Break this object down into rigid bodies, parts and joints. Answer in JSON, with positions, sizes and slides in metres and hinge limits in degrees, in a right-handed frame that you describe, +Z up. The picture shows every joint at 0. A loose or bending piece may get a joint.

...

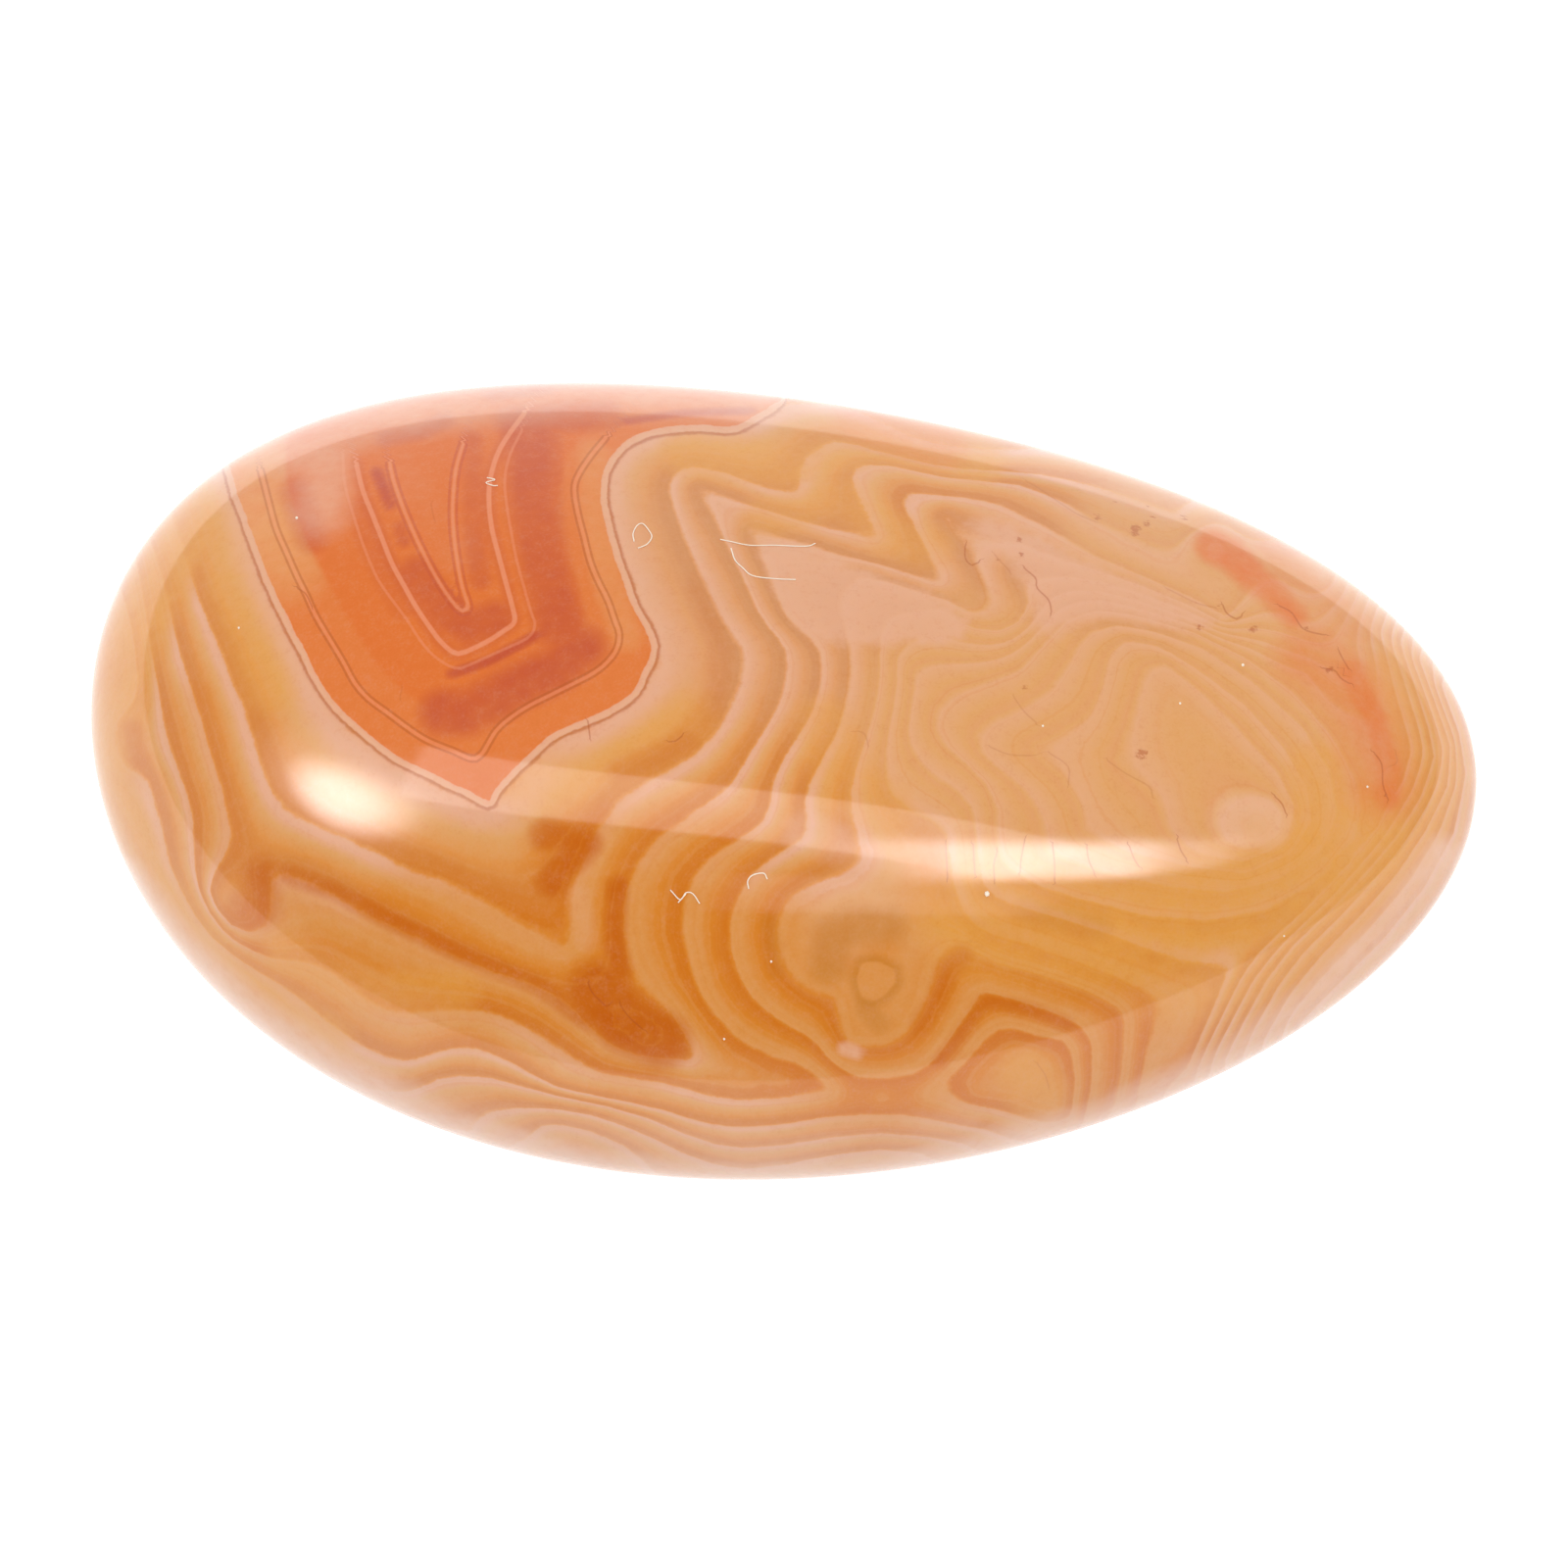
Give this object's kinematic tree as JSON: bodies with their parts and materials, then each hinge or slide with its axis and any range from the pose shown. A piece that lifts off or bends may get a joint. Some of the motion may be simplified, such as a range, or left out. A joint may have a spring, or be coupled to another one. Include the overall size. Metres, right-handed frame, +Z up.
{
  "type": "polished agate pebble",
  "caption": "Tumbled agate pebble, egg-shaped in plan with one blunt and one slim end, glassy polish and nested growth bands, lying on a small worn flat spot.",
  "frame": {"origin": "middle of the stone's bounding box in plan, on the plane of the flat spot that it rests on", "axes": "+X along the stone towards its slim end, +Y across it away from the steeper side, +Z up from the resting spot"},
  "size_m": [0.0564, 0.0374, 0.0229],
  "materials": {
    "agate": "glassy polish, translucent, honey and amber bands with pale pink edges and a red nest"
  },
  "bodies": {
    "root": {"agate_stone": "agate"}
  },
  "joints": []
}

--

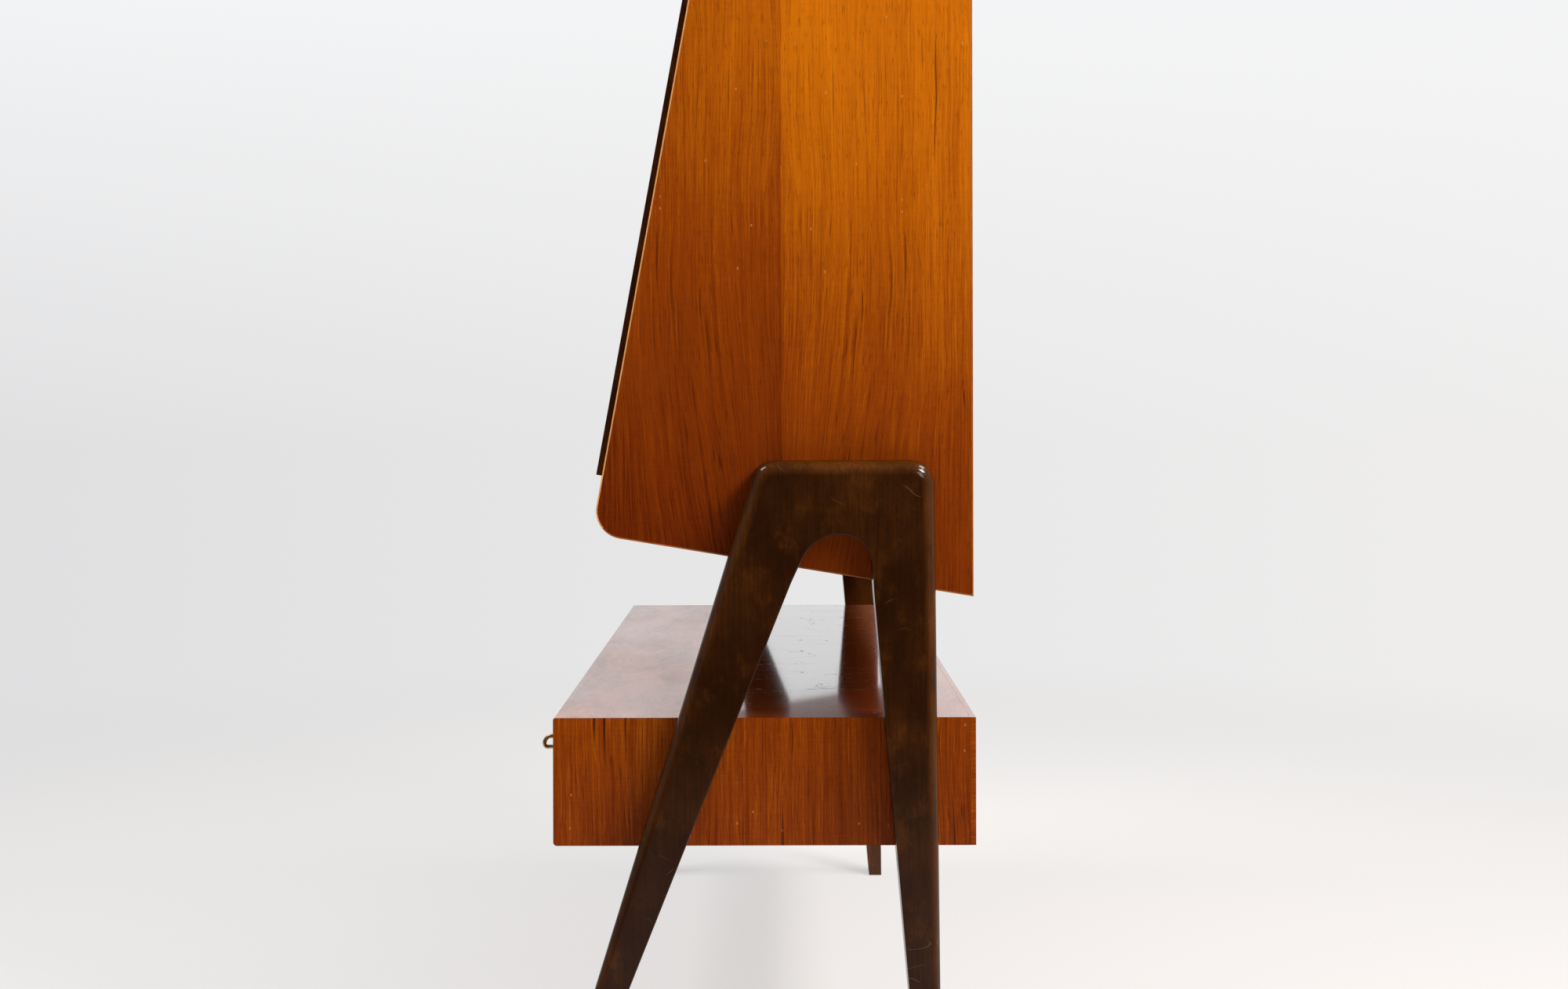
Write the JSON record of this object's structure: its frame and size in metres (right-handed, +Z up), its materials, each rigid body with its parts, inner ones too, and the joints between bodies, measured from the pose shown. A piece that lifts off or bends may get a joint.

» **AIM**: Show, from the material above, each line that includes the string "with".

» **OUTPUT FOR THIS EXERCISE**:
Break this object down into rigid bodies, parts and joints. Answer in JSON, with positions, sizes and slides in metres and hinge limits in degrees, in a right-handed frame that you describe, +Z up. The picture shows every joint at 0. A loose or bending piece may get a joint.
Give this object's kinematic tree as JSON: bodies with their parts and materials, then each hinge or slide with its axis and any range from the pose shown. A piece that lifts off or bends may get a joint. Some of the motion may be simplified, such as a range, or left out. A joint may have a spring, or be coupled to another one. Include the overall size. Metres, right-handed frame, +Z up.
  "caption": "Tumbled agate pebble, egg-shaped in plan with one blunt and one slim end, glassy polish and nested growth bands, lying on a small worn flat spot.",
    "agate": "glassy polish, translucent, honey and amber bands with pale pink edges and a red nest"
Write the JSON record of this object's structure: its frame and size in metres (right-handed, +Z up), its materials, each rigid body with its parts, inner ones too, and the joints between bodies, measured from the pose shown. A piece that lifts off or bends may get a joint.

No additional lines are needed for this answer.